Scraper to index Simple Wikipedia and Khan Academy to elasticsearch for the uServe project. For more details on uServe see https://github.com/imbenclifford/userve
Ben - imbenclifford@gmail.com
I have written spiders for Khan Academy and Wikipedia that will scrape the relevant fields and index them to elasticsearch.
To scrape a site and index this to elasticsearch, first look at the settings.py and make sure that the ELASTICSEARCH_TYPE is set correctly.
For example, if you are indexing Wikipedia this should read: ELASTICSEARCH_TYPE = 'wikipedia'
If you are indexing Khan Academy, this should read: ELASTICSEARCH_TYPE = ‘khan'
There may be a way to change this, depending on the spider, but I haven’t figured out a way to do this yet.
Then run scrapy crawl wikipedia or scrapy crawl khan
This will start scraping the actual khanacademy and simple.wikipedia sites, but change the urls to the urls of your local servers.

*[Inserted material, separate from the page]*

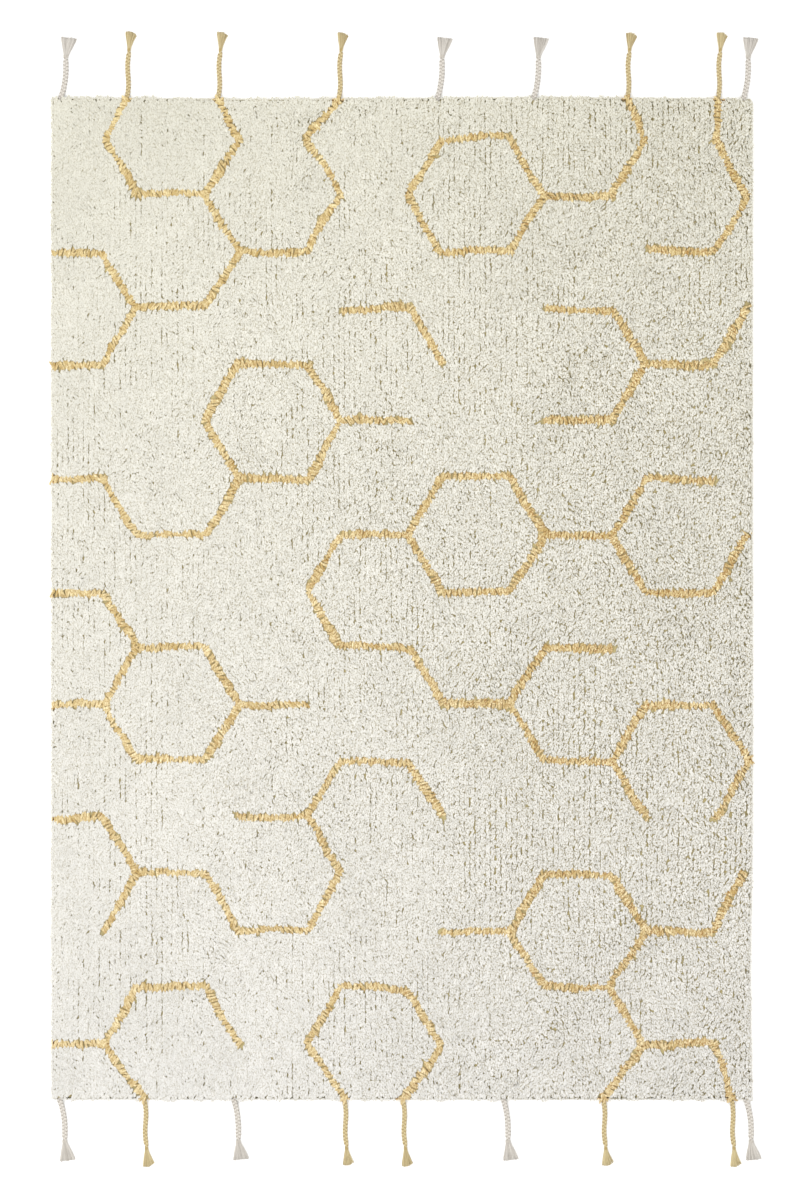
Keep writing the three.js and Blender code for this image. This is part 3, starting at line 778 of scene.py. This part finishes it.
# Braids, brushes and ties, at the sizes of the solids that they stand for
tasselForms = dict(
    natural=dict(
        cycle=0.021, swing=0.0032, lift=0.0013, halfWide=0.0024, halfHigh=0.0014,
        driftEnd=0.06, sway=0.0, rest=0.0031, neckHalfWidth=0.0037, neckHalfHeight=0.0022,
        brushLeft=0.010, brushRight=0.021, tipCut=0.003, curl=0.0, yarns=44, yarnRadius=0.00098,
        colours=[colour(148, 140, 129), colour(208, 203, 195)], slot="natural_braid",
        tieColours=[colour(172, 165, 154), colour(204, 198, 188)], tieSlot="natural_thread",
    ),
    yellow=dict(
        cycle=0.021, swing=0.0029, lift=0.0012, halfWide=0.0021, halfHigh=0.0013,
        driftEnd=0.091, sway=0.0018, rest=0.0028, neckHalfWidth=0.0025, neckHalfHeight=0.0019,
        brushLeft=0.007, brushRight=0.011, tipCut=0.006, curl=0.004, yarns=34, yarnRadius=0.00088,
        colours=[colour(140, 116, 70), colour(202, 187, 144)], slot="yellow_braid",
        tieColours=[colour(152, 128, 76), colour(190, 168, 112)], tieSlot="yellow_thread",
    ),
)


# Plied cotton: slanting ridges on the piece's own UV, which runs along it and round it
def yarnMaterial(name, low, high):
    material, tree, baseColour, height, spot = clothMaterial(name, 0.9, 0.2, 0.0004, 0.7)
    uv = addNode(tree, "ShaderNodeUVMap", uv_map="UVMap").outputs["UV"]
    plies = addNode(tree, "ShaderNodeTexWave", {"Vector": uv, "Scale": 1.0, "Distortion": 0.6,
                                                "Detail Scale": 3.0}, bands_direction="DIAGONAL")
    tone = addNode(tree, "ShaderNodeAttribute", attribute_name="tone").outputs["Fac"]
    fibres = addNode(tree, "ShaderNodeTexNoise", {"Vector": spot, "Scale": 1200.0, "Detail": 2.0})
    # Painted shade: the ridges darken the colour in the grooves between plies
    shade = addNode(tree, "ShaderNodeMath", {0: plies.outputs["Fac"], 1: 0.35},
                    operation="MULTIPLY").outputs[0]
    speck = remap(tree, fibres.outputs["Fac"], 0.3, 0.7, -0.1, 0.1)
    total = addNode(tree, "ShaderNodeMath", {0: tone, 1: shade}, operation="ADD").outputs[0]
    total = addNode(tree, "ShaderNodeMath", {0: total, 1: speck}, operation="ADD",
                    use_clamp=True).outputs[0]
    tree.links.new(mixColour(tree, total, low, high), baseColour)
    tree.links.new(plies.outputs["Fac"], height)
    return material


# Closed tubes along paths. A ring is the path's point plus the half width times cos a to the side
# and the half height times sin a upwards; a point closes each end. U grows by 1 for each lap
# length along the tube and V goes from 0 to 1 round it.
def tubes(paths, halfWide, halfHigh, sides, lap):
    count, steps, _ = paths.shape
    ahead = np.gradient(paths, axis=1)
    ahead /= np.linalg.norm(ahead, axis=2, keepdims=True)
    aside = np.cross(ahead, [0.0, 0.0, 1.0])
    aside /= np.linalg.norm(aside, axis=2, keepdims=True)
    upward = np.cross(aside, ahead)
    angle = np.arange(sides) * 2 * np.pi / sides
    rings = (paths[:, :, None]
             + (halfWide[:, :, None] * np.cos(angle))[..., None] * aside[:, :, None]
             + (halfHigh[:, :, None] * np.sin(angle))[..., None] * upward[:, :, None])
    endPush = 0.4 * halfHigh[:, [0, -1], None]
    first = paths[:, :1] - endPush[:, :1] * ahead[:, :1]
    last = paths[:, -1:] + endPush[:, 1:] * ahead[:, -1:]
    points = np.concatenate([rings.reshape(count, -1, 3), first, last], axis=1)

    i, j = np.meshgrid(np.arange(steps - 1), np.arange(sides), indexing="ij")
    i, j = i.ravel(), j.ravel()
    after = (j + 1) % sides
    quad = np.stack([i * sides + j, (i + 1) * sides + j, (i + 1) * sides + after,
                     i * sides + after], axis=1)
    k = np.arange(sides)
    ahead1, final = (k + 1) % sides, (steps - 1) * sides
    startCap = np.stack([k, ahead1, np.full(sides, steps * sides)], axis=1)
    endCap = np.stack([final + ahead1, final + k, np.full(sides, steps * sides + 1)], axis=1)
    offset = np.arange(count)[:, None, None] * (steps * sides + 2)
    quads = (offset + quad).reshape(-1, 4)
    tris = (offset + np.concatenate([startCap, endCap])).reshape(-1, 3)

    gone = np.linalg.norm(np.diff(paths, axis=1), axis=2).cumsum(axis=1)
    gone = np.concatenate([np.zeros((count, 1)), gone], axis=1) / lap
    near, far = gone[:, i], gone[:, i + 1]
    low, high = np.tile(j / sides, (count, 1)), np.tile((j + 1) / sides, (count, 1))
    quadUv = np.stack([np.stack([near, low], 2), np.stack([far, low], 2),
                       np.stack([far, high], 2), np.stack([near, high], 2)], axis=2)
    startU, endU = np.tile(gone[:, :1], (1, sides)), np.tile(gone[:, -1:], (1, sides))
    lowCap, highCap = np.tile(k / sides, (count, 1)), np.tile((k + 1) / sides, (count, 1))
    middle = (lowCap + highCap) / 2
    startUv = np.stack([np.stack([startU, lowCap], 2), np.stack([startU, highCap], 2),
                        np.stack([startU, middle], 2)], axis=2)
    endUv = np.stack([np.stack([endU, highCap], 2), np.stack([endU, lowCap], 2),
                      np.stack([endU, middle], 2)], axis=2)
    triUv = np.concatenate([startUv, endUv], axis=1)
    uvs = np.concatenate([quadUv.reshape(-1, 2), triUv.reshape(-1, 2)])
    return points.reshape(-1, 3), quads, tris, uvs


# The braid's middle line: it bows or sways to its neck and falls from the edge to the floor
def braidMiddle(form, distance, neckX):
    t = np.clip(distance / form["driftEnd"], 0, 1)
    if form["sway"] > 0:
        x = neckX * t + form["sway"] * np.sin(2 * np.pi * t)
    else:
        x = neckX * (1 - (1 - t) ** 2)
    r = tasselRoot
    fall = ease((distance - r["fallStart"]) / (r["fallEnd"] - r["fallStart"]))
    return x, r["height"] + (form["rest"] - r["height"]) * fall


braid = dict(steps=84, sides=8, lap=0.006, tone=0.16, topLightSwing=0.5)


# Three plaited strands: side swing sin(turn), lift sin(2 turn), a third of a turn apart.
# Near the neck the swing closes up. Yarn is painted lighter where it lies on top and darker where
# it lies under: painted light and shade.
def braidStrands(form, end, rootX, neckX, neckY, neckZ):
    r = tasselRoot
    neckDistance = abs(neckY) - rugShape["halfLength"]
    distance = np.linspace(-r["inside"], neckDistance + 0.002, braid["steps"])
    middleX, middleZ = braidMiddle(form, distance, neckX - rootX)
    toNeck = ease((distance - neckDistance + 0.009) / 0.008)
    middleZ = middleZ + (neckZ - middleZ) * toNeck
    turn = 2 * np.pi * distance / form["cycle"] + np.arange(3)[:, None] * 2 * np.pi / 3
    close = 1 - 0.5 * toNeck
    x = rootX + middleX + form["swing"] * close * np.sin(turn)
    z = middleZ + form["lift"] * close * np.sin(2 * turn)
    y = np.broadcast_to(end * (rugShape["halfLength"] + distance), x.shape)
    paths = np.stack([x, y, z], axis=2)
    halfWide = np.broadcast_to(form["halfWide"] * (1 - 0.25 * toNeck), x.shape)
    halfHigh = np.broadcast_to(form["halfHigh"] * (1 - 0.1 * toNeck), x.shape)
    # Painted light and shade: lighter where the strand lies on top, darker where it lies under
    tone = braid["tone"] + braid["topLightSwing"] * np.sin(2 * turn)
    tone = np.concatenate([np.repeat(tone, braid["sides"], axis=1), tone[:, [0, -1]]], axis=1)
    return *tubes(paths, halfWide, halfHigh, braid["sides"], braid["lap"]), tone.ravel()


brush = dict(steps=8, sides=5, lap=0.002, height=0.0036, tones=(0.25, 0.9))


# The loose brush: yarns leave the neck side by side in layers and fan out to the floor.
# A yarn's place across the neck is its place across the fan, so none cross.
def brushYarns(form, end, neckX, neckY, neckZ, tipY, rng):
    count = form["yarns"]
    across = np.linspace(-1, 1, count) + rng.normal(0, 0.03, count)
    layer = (np.arange(count) * 0.618) % 1
    t = np.linspace(0, 1, brush["steps"])
    spread = ease(t) * 0.35 + t * 0.65
    room = np.sqrt(np.clip(1 - across ** 2, 0.1, 1))
    startX = neckX + 0.8 * form["neckHalfWidth"] * across
    startZ = neckZ + (2 * layer - 1) * 0.75 * form["neckHalfHeight"] * room
    middle = neckX + (form["brushRight"] - form["brushLeft"]) / 2
    right = np.maximum(across, 0)
    endX = middle + across * (form["brushRight"] + form["brushLeft"]) / 2 * 0.96
    endZ = 1.15 * form["yarnRadius"] + layer * brush["height"] * (0.4 + 0.6 * room)
    curlX = form["curl"] * (right ** 2)[:, None] * t ** 3
    cut = form["tipCut"] * (right ** 2 if form["curl"] > 0 else (1 + across) / 2)
    reach = abs(tipY) - cut + rng.normal(0, 0.0007, count) - abs(neckY)
    x = startX[:, None] + (endX - startX)[:, None] * spread + curlX
    x = x + 0.0004 * np.sin(9 * t + 6.3 * layer[:, None]) * t
    y = end * (abs(neckY) + reach[:, None] * t)
    z = startZ[:, None] + (endZ - startZ)[:, None] * ease(1.4 * t)
    paths = np.stack([x, y, z], axis=2)
    radius = form["yarnRadius"] * (1 + 0.12 * t) * np.ones((count, 1))
    return tubes(paths, radius, radius, brush["sides"], brush["lap"])


# The wound thread: an oval band round the neck whose outside is ridged once for each turn of thread
def tieBand(box):
    low, high = np.array(box[0]), np.array(box[1])
    centre, size = (low + high) / 2, (high - low) / 2
    turns, around, outer = 4, 24, 17
    t = np.linspace(-1, 1, outer)
    bulge = 0.00025 * np.abs(np.sin(np.pi * turns * (t + 1) / 2))
    gap = np.concatenate([-0.0004 + bulge, np.full(3, -0.0012)])
    along = np.concatenate([t, [0.8, 0, -0.8]]) * size[1]
    angle = np.arange(around) * 2 * np.pi / around
    x = centre[0] + (size[0] + gap[:, None]) * np.cos(angle)
    z = centre[2] + (size[2] + gap[:, None]) * np.sin(angle)
    y = centre[1] + np.broadcast_to(along[:, None], x.shape)
    i, j = np.meshgrid(np.arange(len(gap)), np.arange(around), indexing="ij")
    i2, j2 = (i + 1) % len(gap), (j + 1) % around
    quads = np.stack([i * around + j, i2 * around + j, i2 * around + j2, i * around + j2], axis=2)
    quads = quads.reshape(-1, 4)
    nextU = np.where(i2 == 0, i + 1, i2)
    corners = [(i, j), (nextU, j), (nextU, j + 1), (i, j + 1)]
    uvs = np.stack([np.stack([a / 4, b / around], axis=2) for a, b in corners], axis=2)
    return np.stack([x, y, z], axis=2).reshape(-1, 3), quads, uvs.reshape(-1, 2)


# All tassels, each with its braid and brush as one piece and its tie as another, placed by the
# boxes of the solids that they stand for
def makeTassels():
    materials = {}
    for kind, form in tasselForms.items():
        materials[kind] = (yarnMaterial(f"{kind}Braid", *form["colours"]),
                           yarnMaterial(f"{kind}Thread", *form["tieColours"]))
    made = []
    numbers = {1: 0, -1: 0}
    for n, (end, kind, rootX) in enumerate(tasselPlaces):
        form = tasselForms[kind]
        numbers[end] += 1
        label = f"{'top' if end > 0 else 'bottom'}_{numbers[end]}"
        rng = np.random.default_rng(200 + n)
        tieLow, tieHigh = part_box(f"tie_{label}")
        neck = (tieLow + tieHigh) / 2
        low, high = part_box(f"tassel_{label}")
        tipY = high.y if end > 0 else low.y
        neckY = neck.y - end * 0.002
        strands = braidStrands(form, end, rootX, neck.x, neckY, neck.z)
        yarns = brushYarns(form, end, neck.x, neckY, neck.z, tipY, rng)
        shift = len(strands[0])
        points = np.concatenate([strands[0], yarns[0]])
        faceSets = [strands[1], strands[2], yarns[1] + shift, yarns[2] + shift]
        uvs = np.concatenate([strands[3], yarns[3]])
        perYarn = len(yarns[0]) // form["yarns"]
        yarnTones = np.repeat(rng.uniform(*brush["tones"], form["yarns"]), perYarn)
        tone = np.concatenate([strands[4], yarnTones])
        tassel = newPiece(f"tassel{label.replace('_', '').capitalize()}", points, faceSets,
                          materials[kind][0], {"tone": tone}, uvs)
        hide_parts(f"tassel_{label}")
        bandPoints, bandQuads, bandUvs = tieBand((tieLow, tieHigh))
        tie = newPiece(f"tie{label.replace('_', '').capitalize()}", bandPoints, [bandQuads],
                       materials[kind][1],
                       {"tone": np.full(len(bandPoints), 0.4)}, bandUvs)
        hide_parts(f"tie_{label}")
        made += [tassel, tie]
    print("tassels made:", len(tasselPlaces))
    return made


tasselPieces = makeTassels()

studio = dict(
    floorColour=colour(250, 250, 249),
    floorHalfSize=8.0,
    floorHeight=-0.0003,
    worldStrength=1.3,
    keyPlace=(-2.8, -0.8, 4.4),
    keySize=2.4,
    keyPower=82.0,
    cameraCentre=(-0.004, -0.002),  # what the middle of the picture shows
    pictureHeight=2.391,
    lens=100.0,
)


# A pale floor, even white surroundings, one soft light from the lower left and a camera above
def makeStudio():
    mesh = bpy.data.meshes.new("floor")
    size = studio["floorHalfSize"]
    corners = [(-size, -size, 0), (size, -size, 0), (size, size, 0), (-size, size, 0)]
    mesh.from_pydata(corners, [], [(0, 1, 2, 3)])
    floor = bpy.data.objects.new("floor", mesh)
    floor.location.z = studio["floorHeight"]
    bpy.context.scene.collection.objects.link(floor)
    material = bpy.data.materials.new("paleFloor")
    material.use_nodes = True
    shader = material.node_tree.nodes["Principled BSDF"]
    shader.inputs["Base Color"].default_value = studio["floorColour"]
    shader.inputs["Roughness"].default_value = 0.9
    mesh.materials.append(material)

    world = bpy.data.worlds.new("studio")
    bpy.context.scene.world = world
    world.use_nodes = True
    background = world.node_tree.nodes["Background"]
    background.inputs["Color"].default_value = (1, 1, 1, 1)
    background.inputs["Strength"].default_value = studio["worldStrength"]

    light = bpy.data.lights.new("key", "AREA")
    light.shape = "DISK"
    light.size = studio["keySize"]
    light.energy = studio["keyPower"]
    key = bpy.data.objects.new("key", light)
    key.location = studio["keyPlace"]
    bpy.context.scene.collection.objects.link(key)
    key.rotation_euler = (-key.location).to_track_quat("-Z", "Y").to_euler()

    lens = bpy.data.cameras.new("camera")
    lens.lens = studio["lens"]
    lens.sensor_width = 36.0
    camera = bpy.data.objects.new("camera", lens)
    height = studio["pictureHeight"] * studio["lens"] / lens.sensor_width
    camera.location = (*studio["cameraCentre"], height + rugShape["thickness"])
    bpy.context.scene.collection.objects.link(camera)
    bpy.context.scene.camera = camera
    bpy.context.scene.view_settings.view_transform = "Standard"


makeStudio()
print("studio made")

Scrapy is a tool for scraping the web. Scrapy documentation: http://doc.scrapy.org/en/0.20/ You may also find this article useful, which I used as a basis to index with scrapy: http://blog.florian-hopf.de/2014/07/scrapy-and-elasticsearch.html
If you find that you make a mistake with your index, or you index something twice, you can delete individual documents from that index. If you want to delete all documents of one type (e.g. all the wikipedia documents had the wrong url) then run the file I have provided delete_es_type.py. It is currently set to delete documents of type ‘wikipedia’, but you can go in and change this to ‘khan’.